Yüzen Adalar: Doğanın Gizemli Yüzleri
Yüzen adalar, birçok kişi için fantastik bir filmin senaryosundan fırlamış gibi görünebilir. Ancak Chippewa Flowage, Wisconsin’deki yerel halk için bu yüzen yapılar, ciddi bir sorun teşkil edebiliyor. Özellikle büyük bir yüzen ada, her yıl dev bir sorun haline gelerek, onu geri yerinde tutmak için 20’den fazla teknenin birleşik çabasıyla gündeme geliyor.
Bu yüzen çamur ve bitki yığını, teknik olarak bir ada olmasa da, üzerinde ağaçların büyümesine izin verecek kadar geniş bir alana sahip. Uzaktan bakıldığında, gölde süzülen bu büyük yapı, tam bir ada izlenimi verebilir. Bir bölge sakininin Arizona News’e verdiği bilgiye göre, sabahları kalktıklarında, ilk bakış attıkları şeylerden biri bu adanın nerede olduğudur.
Söz konusu bataklık, aslında pek çok benzeri alan arasında en büyüklerinden biri ve tıkayabileceği bir köprüye oldukça yakın bir konumda yer alıyor. 2022 yılında rüzgarın da etkisiyle, bu bataklığı yerinden kıpırdatmak ve göle geri itmek için yaklaşık 25 tekne bir araya gelerek büyük bir çaba sarf etti.
Bataklıktan rahatsız olan Minnesota sakinleri, bu sorunla başa çıkmak için yüzen adaların havaya uçurulmasını talep ediyor. Ancak Chippewa Flowage’deki bu büyük bataklık, onlarca yıldır varlığını sürdürüyor ve bu süre zarfında birçok hayvan ve bitki türü, bu yüzen yapıyı kendilerine yuva olarak benimsedi. Bu nedenle yerel yaban hayatı otoriteleri, bu durumları yaban hayatını olumsuz etkilemeyecek şekilde ele almayı tercih ediyor.
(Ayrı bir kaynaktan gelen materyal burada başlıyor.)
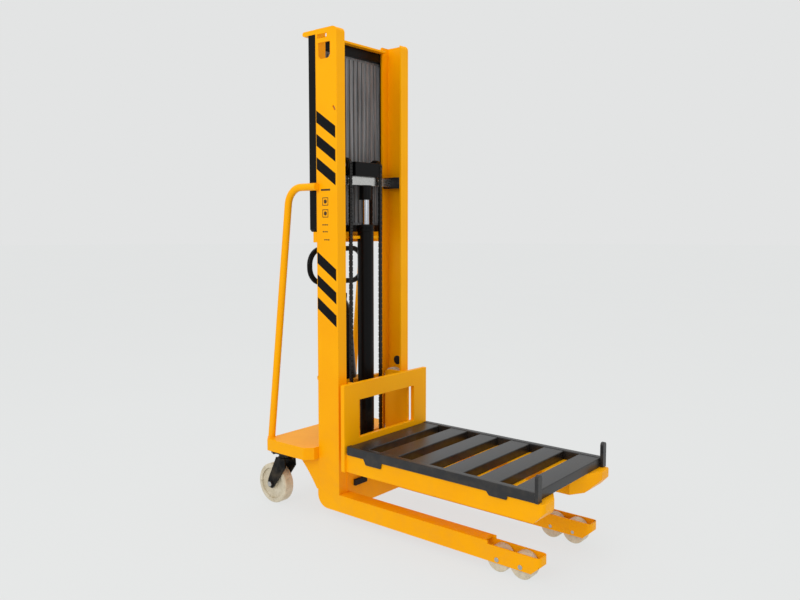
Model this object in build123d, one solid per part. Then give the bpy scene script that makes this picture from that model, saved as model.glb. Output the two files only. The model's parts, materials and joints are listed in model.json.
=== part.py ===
from build123d import *
import os

# Walkie stacker with a slatted platform on its forks.
# Millimetres. +X runs forward along the forks, +Y is the operator's left, +Z is up.
# Everything is drawn with the rear face of the mast at X = 0; save() moves each
# finished sub-part by MAST_X so that the origin lies under the middle of the machine.

os.makedirs("parts", exist_ok=True)

# ---------------------------------------------------------------- driving sizes
MAST_HEIGHT = 2080.0
MAST_WIDTH = 470.0
CHANNEL_DEPTH = 122.0
FLANGE_WIDTH = 50.0
CROWN_R = 24.0
FLANGE_THK = 10.0
WEB_THK = 8.0

LEG_WIDTH = 65.0
LEG_BOTTOM = 35.0
LEG_TOP = 109.0
LEG_REAR = -6.0
LEG_TIP = 1088.0
LEG_WALL = 6.0

LOAD_ROLLER_R = 48.0
LOAD_PIN_R = 7.0

BASE_HALF_WIDTH = 296.0
BASE_HEIGHT = 54.0
BASE_WALL = 6.0

CASTER_TRAIL = 67.0
CASTER_WHEEL_R = 90.0
CASTER_WHEEL_WIDTH = 50.0
CASTER_AXLE_R = 8.0
KINGPIN_R = 10.0
MOUNT_THK = 6.0

CARRIAGE_HALF_WIDTH = 280.0
CARRIAGE_GAP = 55.0
CARRIAGE_THK = 20.0
CARRIAGE_TOP = 601.0
WINDOW_HALF_WIDTH = 187.0
WINDOW_BOTTOM = 366.0
WINDOW_TOP = 527.0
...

Yüzen adalar, çeşitli isimlerle anılabiliyor ve doğada doğal olarak oluşabildiği gibi, insan eliyle de yaratılabiliyor. Geçmişte, İnkaların saldırılarından korunmak amacıyla, Yerli Uros halkının Titicaca Gölü’nde oluşturduğu yüzen köyler gibi, bu yapılar bir savunma aracı olarak kullanılmıştır.
Chippewa Flowage, 1923 yılında bataklık arazisinin sular altında kalmasıyla oluştu, ancak zamanla bazı bölgelerin yüzeye çıkmasıyla turba bataklıkları haline dönüştü. Zamanla rüzgar ve kuşlar gibi doğal etmenler sayesinde, bu yüzen bataklıkların üzerine otlar ve ağaçlar yerleşerek daha yeşil bir görünüm kazandılar. Tarih boyunca, en büyük yüzen bataklık adalarından bazıları, zamanla daha küçük adalara parçalanarak kayboldu. Ancak her zaman yeni yapılar ortaya çıkma potansiyeline sahip.